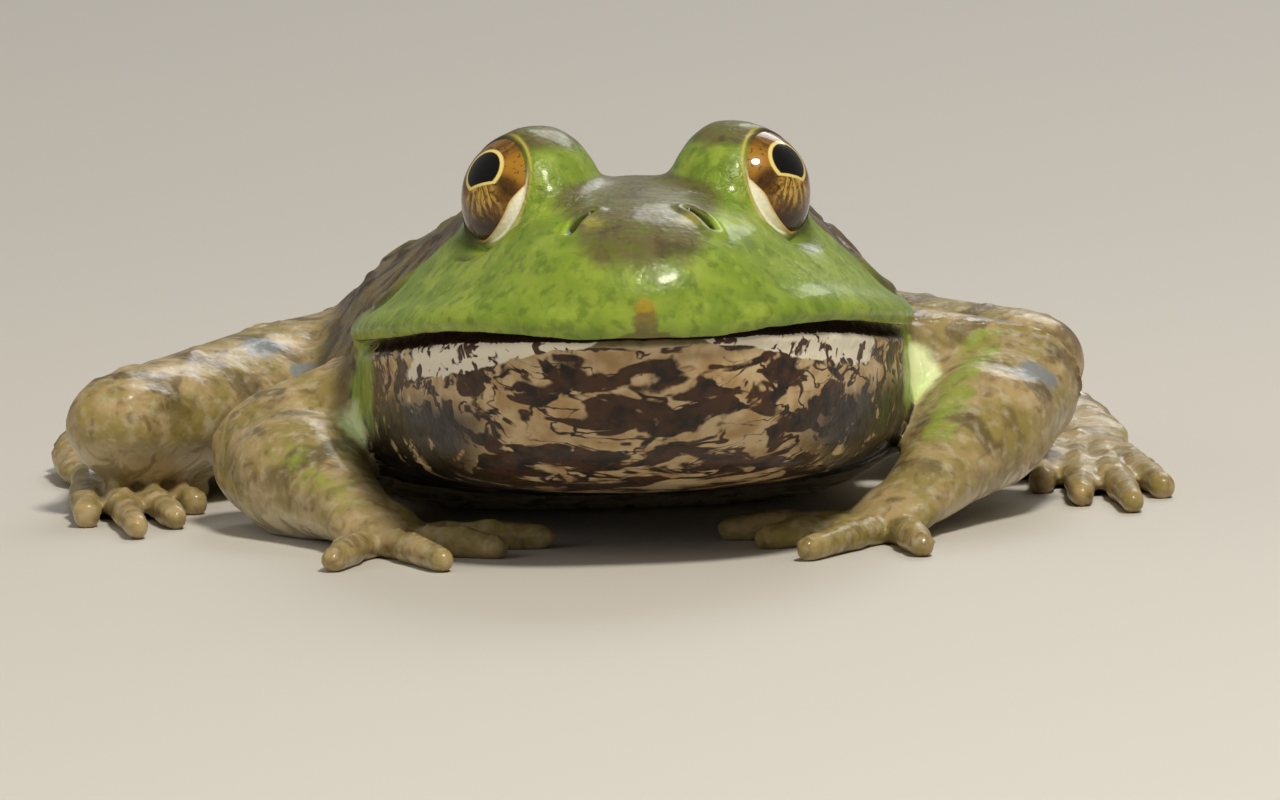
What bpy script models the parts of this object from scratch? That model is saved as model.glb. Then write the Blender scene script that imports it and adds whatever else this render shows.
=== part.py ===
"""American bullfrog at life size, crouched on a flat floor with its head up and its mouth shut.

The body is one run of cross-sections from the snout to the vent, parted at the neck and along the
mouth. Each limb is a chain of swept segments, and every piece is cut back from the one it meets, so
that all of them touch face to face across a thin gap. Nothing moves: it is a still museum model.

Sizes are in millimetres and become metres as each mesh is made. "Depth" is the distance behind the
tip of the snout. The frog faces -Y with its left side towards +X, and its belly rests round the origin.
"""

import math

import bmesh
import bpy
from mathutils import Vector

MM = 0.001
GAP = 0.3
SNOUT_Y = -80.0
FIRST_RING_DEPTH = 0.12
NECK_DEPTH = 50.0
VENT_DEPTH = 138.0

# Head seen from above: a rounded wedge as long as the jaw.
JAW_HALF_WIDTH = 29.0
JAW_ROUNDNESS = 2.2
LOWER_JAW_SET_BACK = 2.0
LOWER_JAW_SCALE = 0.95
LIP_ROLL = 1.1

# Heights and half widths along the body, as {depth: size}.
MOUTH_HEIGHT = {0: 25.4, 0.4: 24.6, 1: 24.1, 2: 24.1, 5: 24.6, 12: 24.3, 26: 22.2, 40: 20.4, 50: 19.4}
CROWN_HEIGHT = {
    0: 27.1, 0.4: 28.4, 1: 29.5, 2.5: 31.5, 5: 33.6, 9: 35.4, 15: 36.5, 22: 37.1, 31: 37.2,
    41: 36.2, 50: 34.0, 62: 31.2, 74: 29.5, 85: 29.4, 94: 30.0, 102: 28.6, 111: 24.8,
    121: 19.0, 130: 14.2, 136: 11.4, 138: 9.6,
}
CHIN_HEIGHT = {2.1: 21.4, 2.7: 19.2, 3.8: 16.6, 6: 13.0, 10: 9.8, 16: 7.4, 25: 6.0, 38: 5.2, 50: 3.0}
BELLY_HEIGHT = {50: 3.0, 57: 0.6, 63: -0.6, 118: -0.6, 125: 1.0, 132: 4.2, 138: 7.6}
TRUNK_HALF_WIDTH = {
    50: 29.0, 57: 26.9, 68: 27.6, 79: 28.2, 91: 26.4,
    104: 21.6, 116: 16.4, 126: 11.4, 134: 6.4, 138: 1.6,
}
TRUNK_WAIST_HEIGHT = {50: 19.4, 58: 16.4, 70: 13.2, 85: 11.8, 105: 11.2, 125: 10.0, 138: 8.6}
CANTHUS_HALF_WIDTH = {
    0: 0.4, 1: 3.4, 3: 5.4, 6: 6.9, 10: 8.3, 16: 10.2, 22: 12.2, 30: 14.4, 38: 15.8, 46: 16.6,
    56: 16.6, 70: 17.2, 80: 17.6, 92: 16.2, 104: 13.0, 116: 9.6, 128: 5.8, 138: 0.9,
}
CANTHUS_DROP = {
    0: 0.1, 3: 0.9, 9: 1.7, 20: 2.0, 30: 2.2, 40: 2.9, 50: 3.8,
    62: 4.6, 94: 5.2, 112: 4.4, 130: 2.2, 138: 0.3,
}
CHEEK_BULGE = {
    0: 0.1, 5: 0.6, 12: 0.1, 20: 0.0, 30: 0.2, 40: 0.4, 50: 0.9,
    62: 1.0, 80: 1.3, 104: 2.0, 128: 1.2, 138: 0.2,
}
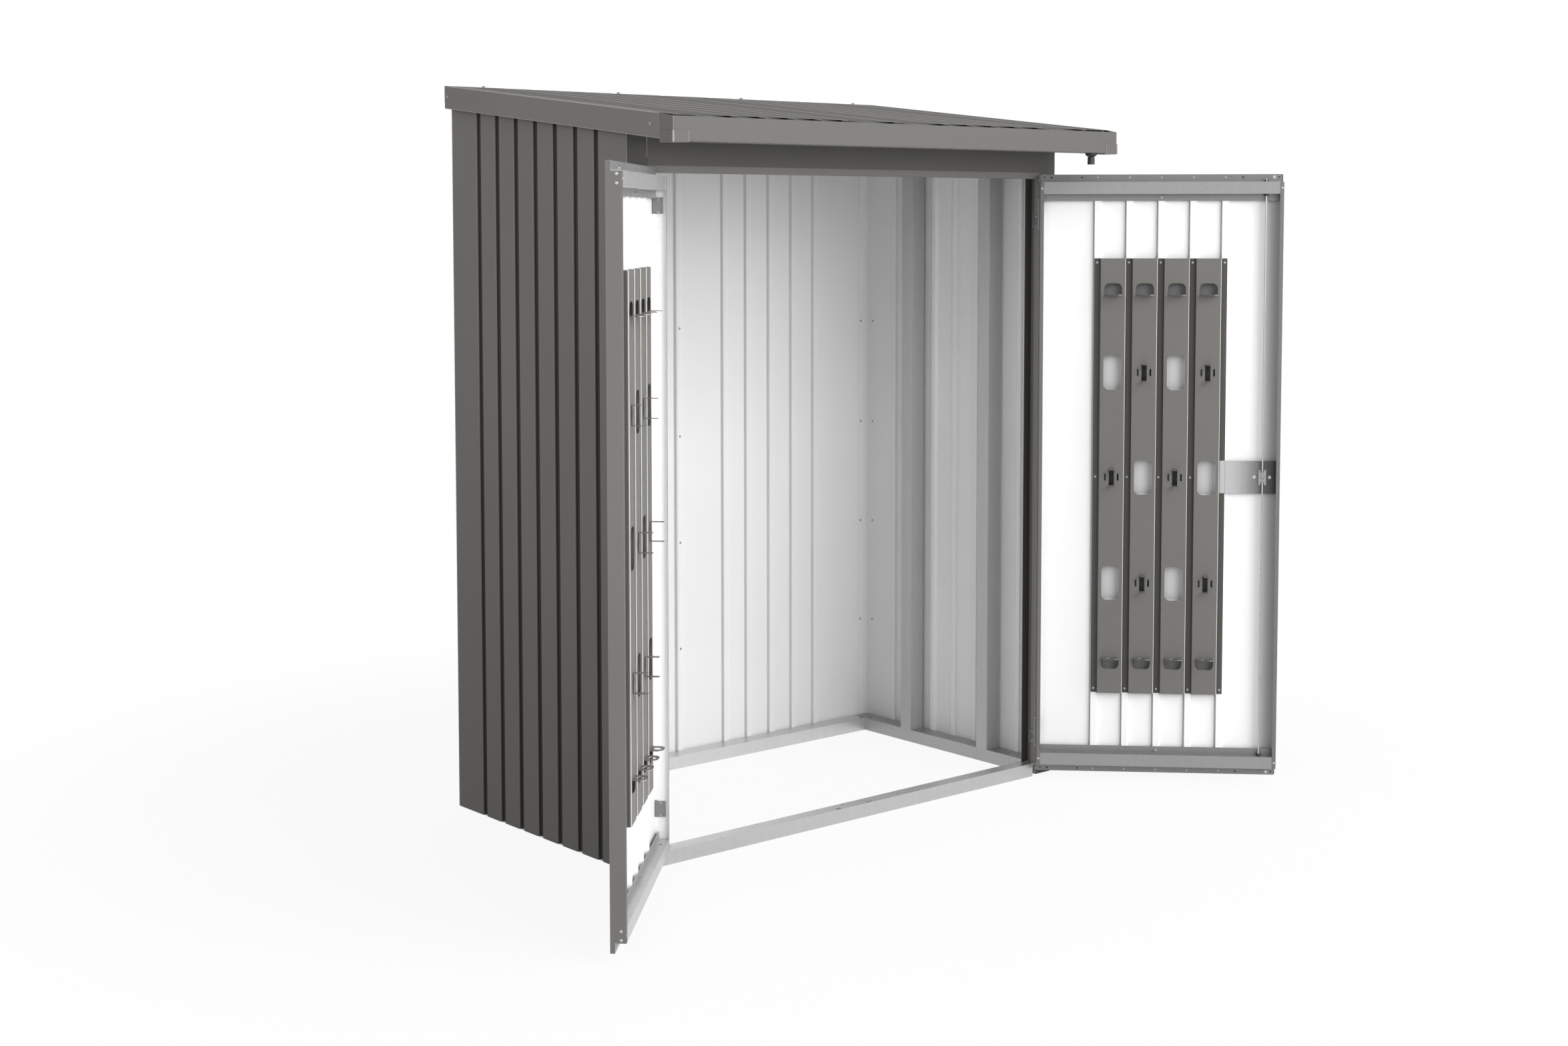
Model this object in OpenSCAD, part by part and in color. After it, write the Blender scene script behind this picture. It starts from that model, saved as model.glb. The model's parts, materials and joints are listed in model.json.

* * * * *

» **What is required**
Set down, exactly as written, each line of the data from its opening line through the one containing "that all of". Output nothing more.

» **Complete response**
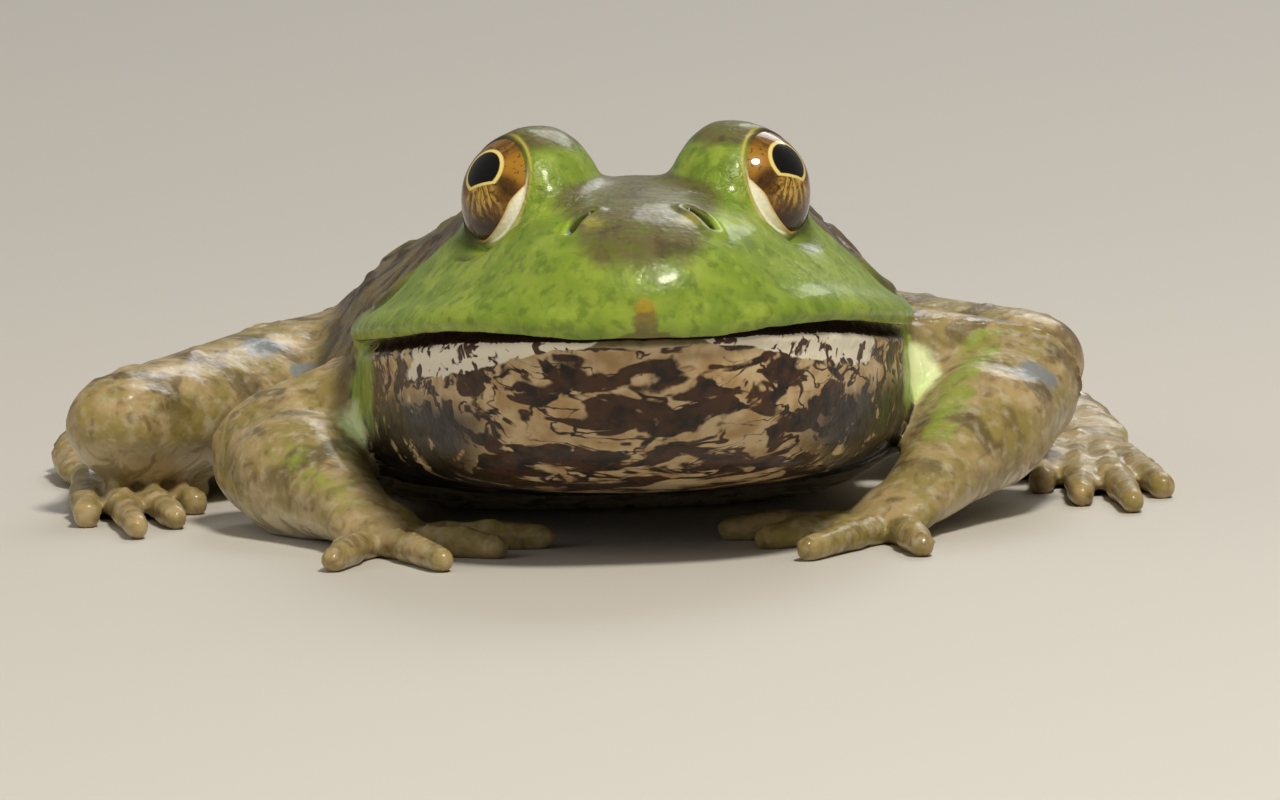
What bpy script models the parts of this object from scratch? That model is saved as model.glb. Then write the Blender scene script that imports it and adds whatever else this render shows.
=== part.py ===
"""American bullfrog at life size, crouched on a flat floor with its head up and its mouth shut.

The body is one run of cross-sections from the snout to the vent, parted at the neck and along the
mouth. Each limb is a chain of swept segments, and every piece is cut back from the one it meets, so
that all of them touch face to face across a thin gap. Nothing moves: it is a still museum model.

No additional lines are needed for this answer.